Specifically, the cougar (Puma concolor), which survived the extinction event, consumed both flesh and bones with clear evidence of scavenging, in stark contrast to the extinct American lion (Panthera atrox) that had ∼30% broken canines and primarily ate tough flesh; the cougar’s opportunistic diet may have been key to its survival.

The dire wolf (Canis dirus), the most abundant carnivoran at La Brea, ranged from Canada to South America during the Pleistocene before becoming extinct. However, the coyote (Canis latrans), a smaller canid, survived the late Pleistocene extinction event, as did gray wolves, cougars, bobcats, and other smaller carnivorans. As coyotes are highly opportunistic today, eating smaller prey (e.g., rodents and lagomorphs) and also scavenging larger prey, such as deer, their “key to success” may have been similar to the La Brea cougars. Alternatively, coyotes—in contrast to cougars—may have opportunistically altered their diet following the extinction of numerous large predators and prey species, only recently becoming true opportunists.

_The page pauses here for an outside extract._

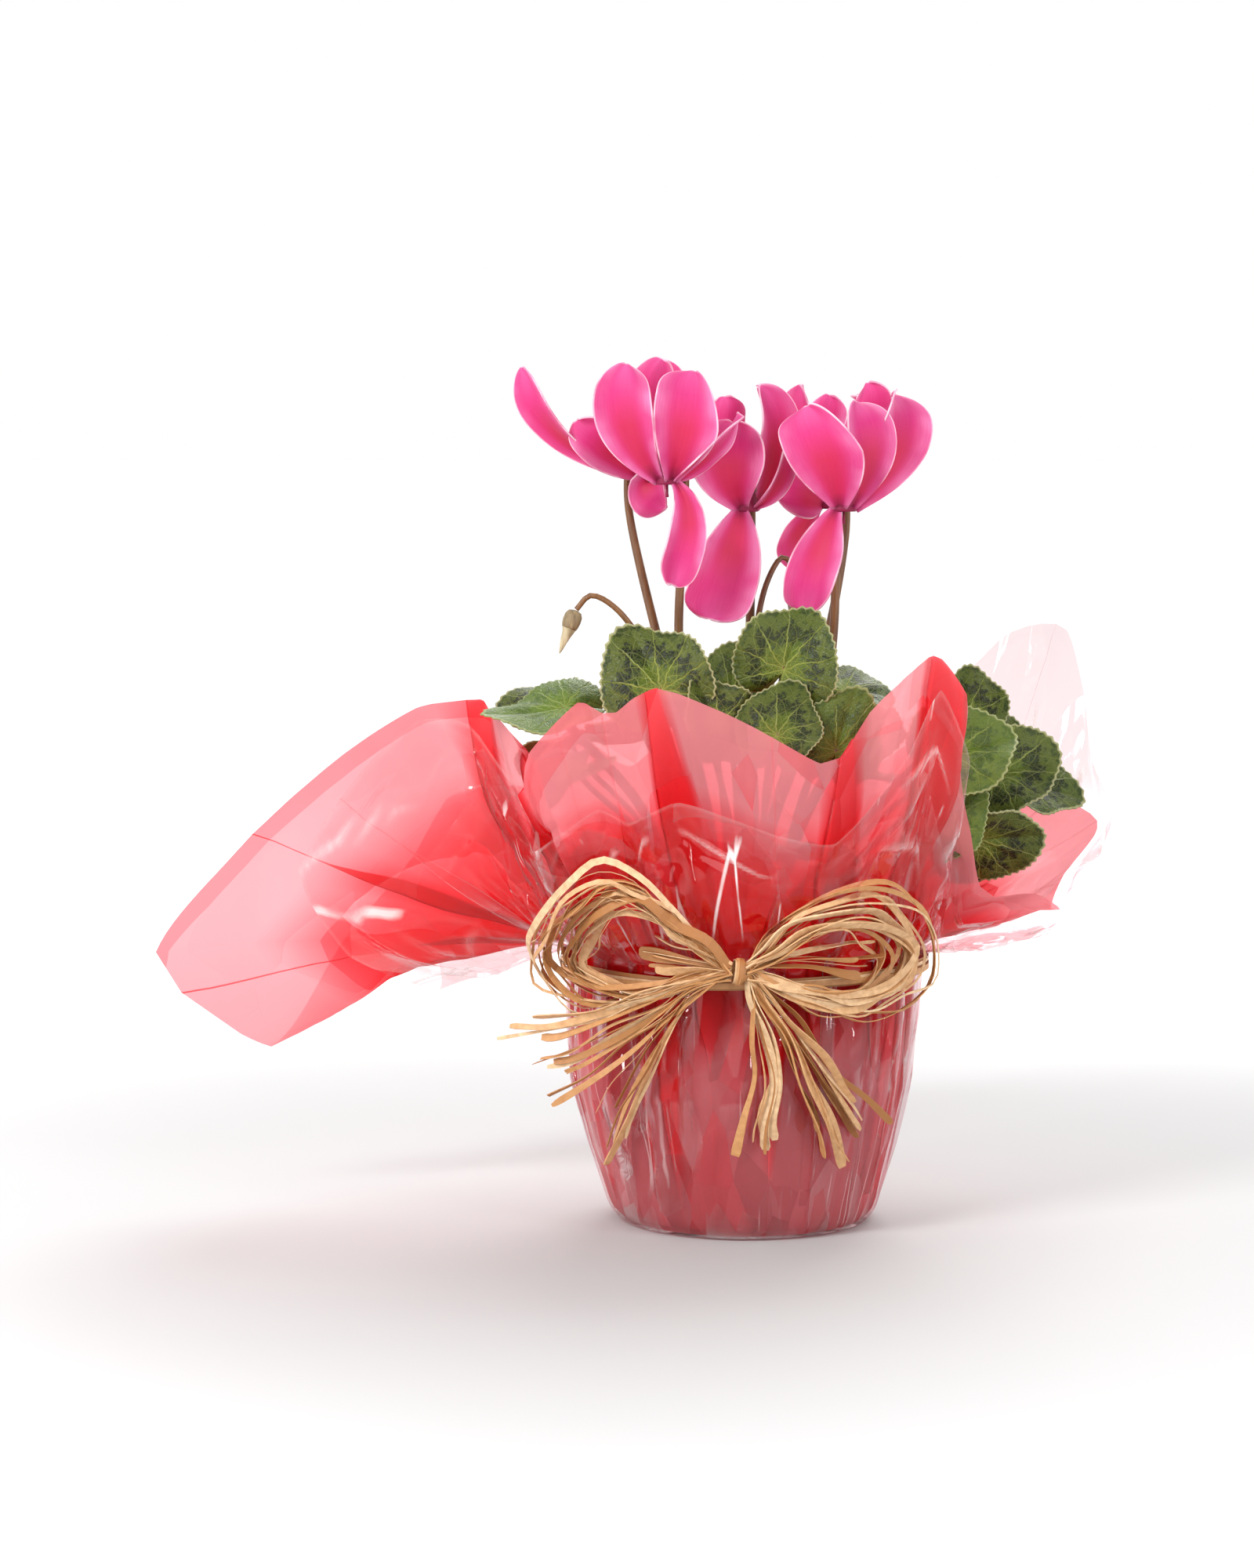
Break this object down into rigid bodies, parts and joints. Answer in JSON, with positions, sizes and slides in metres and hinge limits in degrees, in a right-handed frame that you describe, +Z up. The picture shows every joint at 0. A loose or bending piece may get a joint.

But wait. Why couldn’t Darwinism help the unlucky ones develop opportunistic diets? If the big cats and dogs were too big, why didn’t natural selection make them smaller? Out of all the dire wolves from Canada to South America, did none of them adapt in those ways? When you raise the perhapsimaybecouldness index, phrases like “may have” can save you from falsification.

By the way, nothing evolved. Certain animals went extinct. Others survived.